Он шагал так быстро, что полы мантии развевались за его спиной.
Солнце светило все ярче, и жалюзи на доходящих до потолка окнах были наполовину подняты, открывая вид на кусочек городского ландшафта и клочок синего неба.
— Прошу садиться, — сказал пристав, когда судья занял свое место.
— Надеюсь, вам удалось перекусить и освежиться, — сказал судья, обращаясь к присяжным.
В ответ на эти слова многие утвердительно кивнули.
— Полагаю, что вы, следуя моим инструкциям, ни с кем и ни в коем виде не обсуждали данное дело.
На этот раз утвердительным кивком ответили все присяжные.
— Превосходно. Теперь нам предстоит выслушать заявление защиты. Прошу вас, мистер Бингем.
Рэндольф неторопливо поднялся со стула, подошел к трибуне и разложил свои заметки. После этого он слегка одернул темно-синий пиджак и поправил запонки. Он стоял совершенно прямо во все свои шесть с лишним футов. Длинные пальцы рук касались края трибуны. Каждый серебряный волос на его голове точно знал предназначенное ему место. Галстук с гарвардскими щитами, рассыпанными по малиновому полю, был завязан безукоризненным узлом. Рэндольф являл собой образец аристократичной, утонченной элегантности и в затрапезном зале суда выглядел как принц в хижине.
Облик Рэндольфа произвел на Крэга благоприятное впечатление, и он подумал, что его контраст с Фазано может благотворно подействовать на присяжных.

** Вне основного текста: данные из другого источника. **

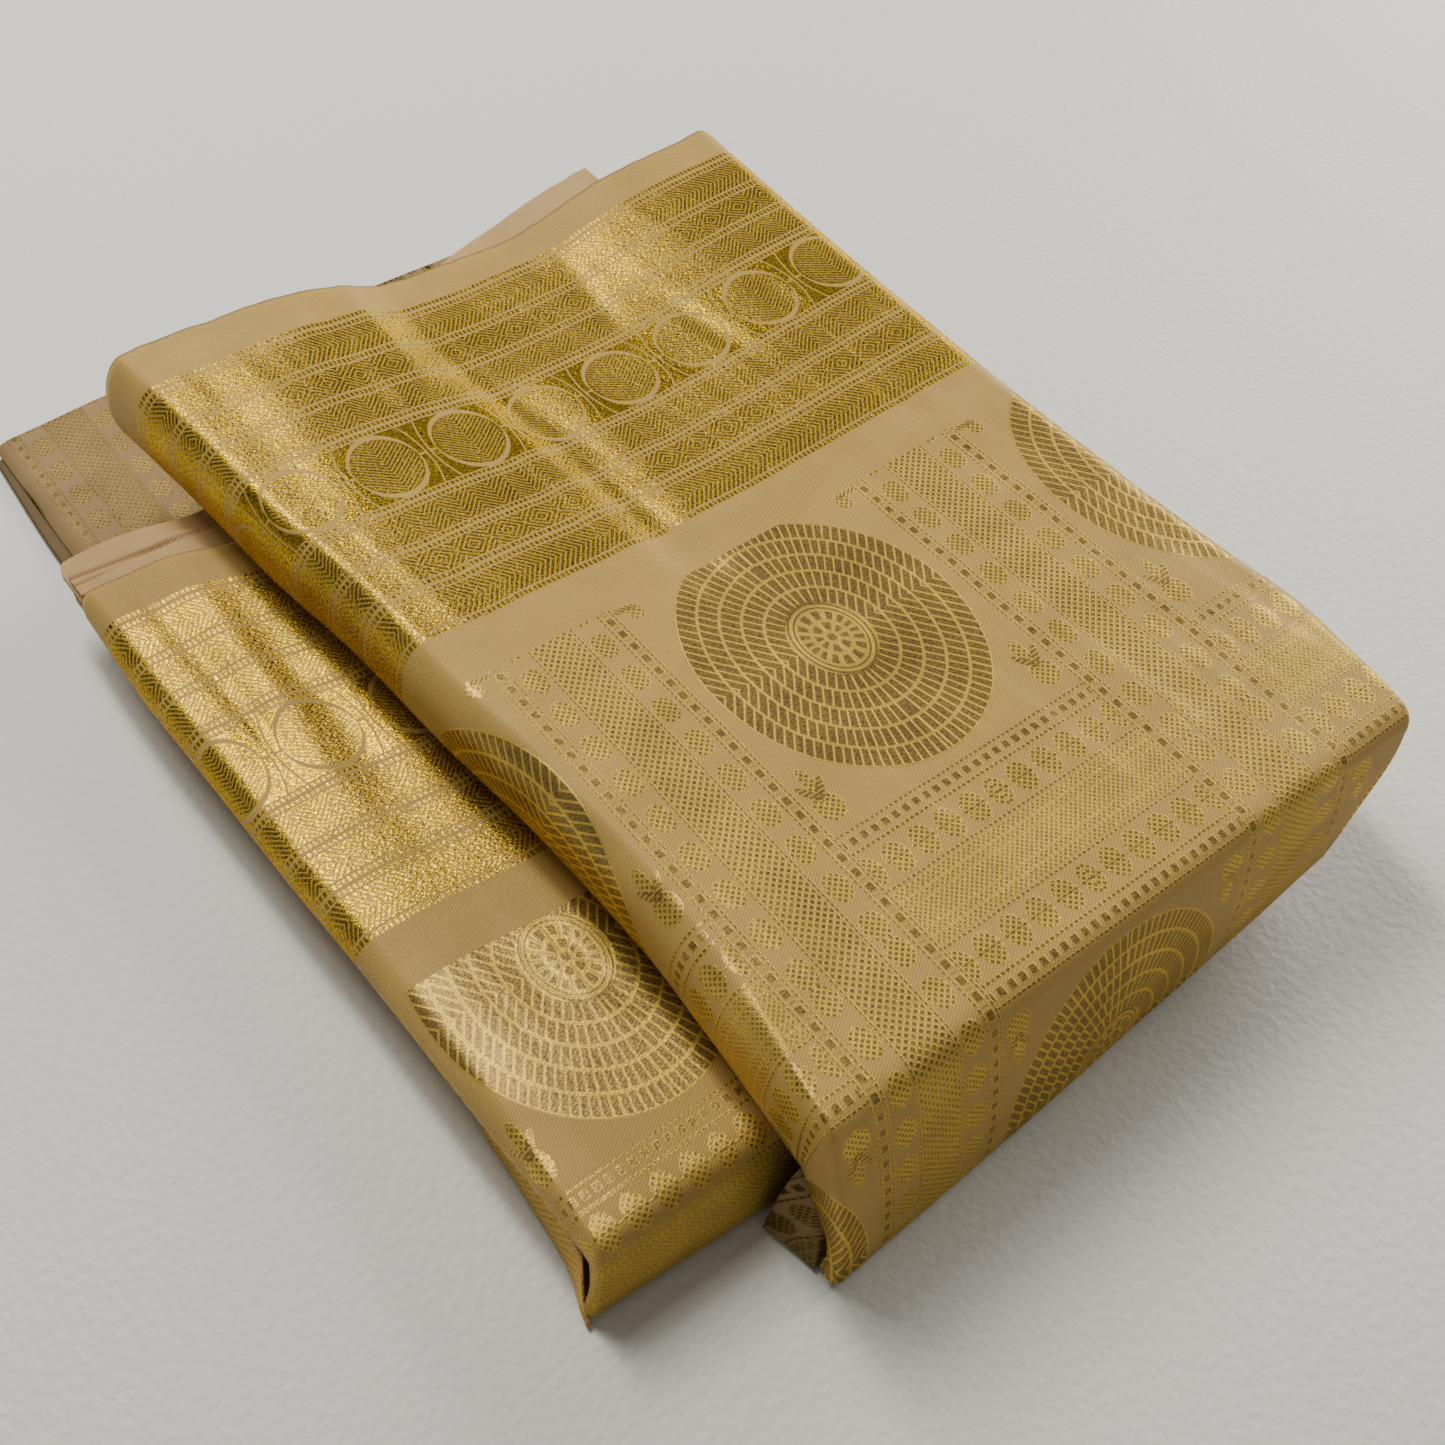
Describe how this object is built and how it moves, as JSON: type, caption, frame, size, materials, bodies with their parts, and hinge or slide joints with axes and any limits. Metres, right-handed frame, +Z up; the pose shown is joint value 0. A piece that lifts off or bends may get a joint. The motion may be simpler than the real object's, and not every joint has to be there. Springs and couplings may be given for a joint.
{
  "type": "folded kanchipuram saree",
  "caption": "Folded silk saree lying flat, its upper bundle askew on a lower one, with a woven zari border and a field of rosettes, pillars and flower rows.",
  "frame": {"origin": "centre of the whole pile's box, on the surface that it lies on", "axes": "+Z up from the table, +X along the cloth's length towards the right side folds, +Y across the cloth from the front fold to the selvage"},
  "size_m": [0.3288, 0.4662, 0.0722],
  "materials": {
    "zari_brocade": "tan silk covered with metallic gold thread, sparkling",
    "plain_silk": "soft silk sheen"
  },
  "bodies": {
    "root": {"upper_stretch": "zari_brocade", "upper_layers": "plain_silk", "upper_front_layers": "zari_brocade", "back_strip": "plain_silk", "lower_stretch": "zari_brocade", "lower_layers": "plain_silk", "lower_base_layers": "zari_brocade", "lower_corner_fold": "zari_brocade", "lower_strip_1": "plain_silk", "lower_strip_2": "plain_silk", "lower_strip_3": "plain_silk", "floor_leaf": "zari_brocade", "floor_leaf_under": "zari_brocade"}
  },
  "joints": []
}
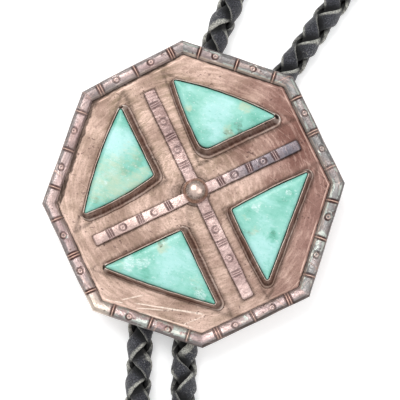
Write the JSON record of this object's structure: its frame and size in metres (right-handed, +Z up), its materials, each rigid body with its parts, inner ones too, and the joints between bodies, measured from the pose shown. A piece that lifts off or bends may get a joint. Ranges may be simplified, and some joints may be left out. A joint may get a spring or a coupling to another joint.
{
  "type": "bolo tie",
  "caption": "Necktie of braided cord that runs through the back of an eight-sided silver slide with a stamped border, a cross of bars and inlaid triangular stones, with metal-tipped ends.",
  "frame": {"origin": "on the surface that it lies on, under the middle of the slide", "axes": "+X to the slide's right seen from its face, +Y towards the neck loop, +Z up, the way the slide's face looks"},
  "size_m": [0.0612, 0.2993, 0.0126],
  "materials": {
    "slide_silver": "tarnished silver with a pink-brown patina, fine scratches and stamped borders",
    "keeper_silver": "plain silver, slightly tarnished",
    "tip_silver": "plain polished silver",
    "turquoise": "polished pale blue-green turquoise with teal clouds and brown matrix",
    "leather": "dark braided leather with pale raw edges"
  },
  "bodies": {
    "root": {"slide": "slide_silver", "cord_keeper": "keeper_silver", "tip_left": "tip_silver", "tip_right": "tip_silver", "stone_up": "turquoise", "stone_right": "turquoise", "stone_down": "turquoise", "stone_left": "turquoise", "braided_cord": "leather"}
  },
  "joints": []
}
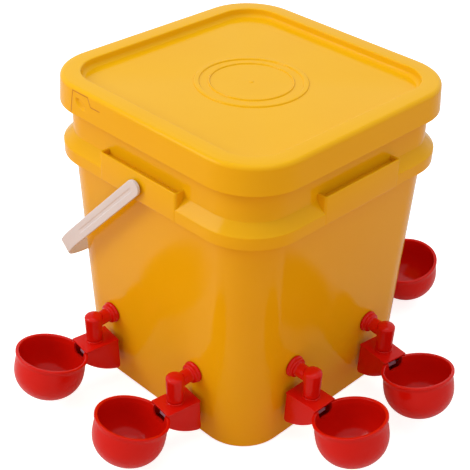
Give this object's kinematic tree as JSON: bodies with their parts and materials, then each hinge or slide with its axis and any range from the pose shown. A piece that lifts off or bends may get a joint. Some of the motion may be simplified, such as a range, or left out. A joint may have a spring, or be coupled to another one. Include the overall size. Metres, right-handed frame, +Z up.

Рэндольф выглядел как отец, защищающий сына. Разве можно не доверять такому человеку? Но, посмотрев на присяжных, Крэгу видел на всех лицах выражение явной скуки. Появление на трибуне Тони Фазано эти люди встретили совсем по-иному. И прежде чем Рэндольф успел открыть рот, энтузиазм Крэга испарился, как капля воды на раскаленной сковороде.
Тем не менее быстрая смена настроения принесла некоторую пользу, поскольку напомнила ему слова Алексис об умонастроении. Поэтому Крэг закрыл глаза и воссоздал в своей памяти образ Пейшенс в тот момент, когда они с Леоной вбежали в ее спальню. Он вспомнил, как потряс его вид больной и как быстро реагировал он на все изменения в ее самочувствии. За последние восемь месяцев Крэг много раз прокручивал в своей памяти события того вечера и всегда приходил к выводу, что если по отношению к другим пациентам и совершал незначительные ошибки, то в случае с Пейшенс Стэнхоуп действовал так, как того требует современная медицина. Крэг не сомневался, что, окажись он в той же ситуации снова, поступил бы так же. Никакой халатности или небрежности с его стороны не было. Он был в этом абсолютно уверен.
— Дамы и господа присяжные заседатели, — медленно и уверенно начал Рэндольф. — Мы сегодня выслушали совершенно уникальную вступительную речь человека, признающегося в том, что не имеет никакого опыта в делах о медицинской халатности. Это самоуничижение на старте было хитроумным приемом, вызвавшим у вас улыбки. Я не улыбался, поскольку сразу раскусил этот фокус. Но я не стану занимать вас рассказами о различных ораторских трюках. Я буду говорить только правду, с которой вы, вне сомнения, согласитесь, выслушав показания свидетелей защиты. В отличие от моего оппонента я более тридцати лет защищаю наших добрых врачевателей и лечебные учреждения. Поверьте, за все эти тридцать лет я ни на одном судебном заседании не слышал выступления, подобного выступлению мистера Фазано, который пытался очернить моего клиента доктора Крэга Баумана.
— Протестую! — завопил Тони, вскакивая. — Бездоказательное и провокационное заявление!
— Ваша честь, — произнес Рэндольф, раздраженно отмахнувшись от Тони с таким видом, словно отгонял комара. — Вы позволите мне к вам подойти?
— Безусловно, — ответил судья, жестом приглашая враждебные стороны приблизиться.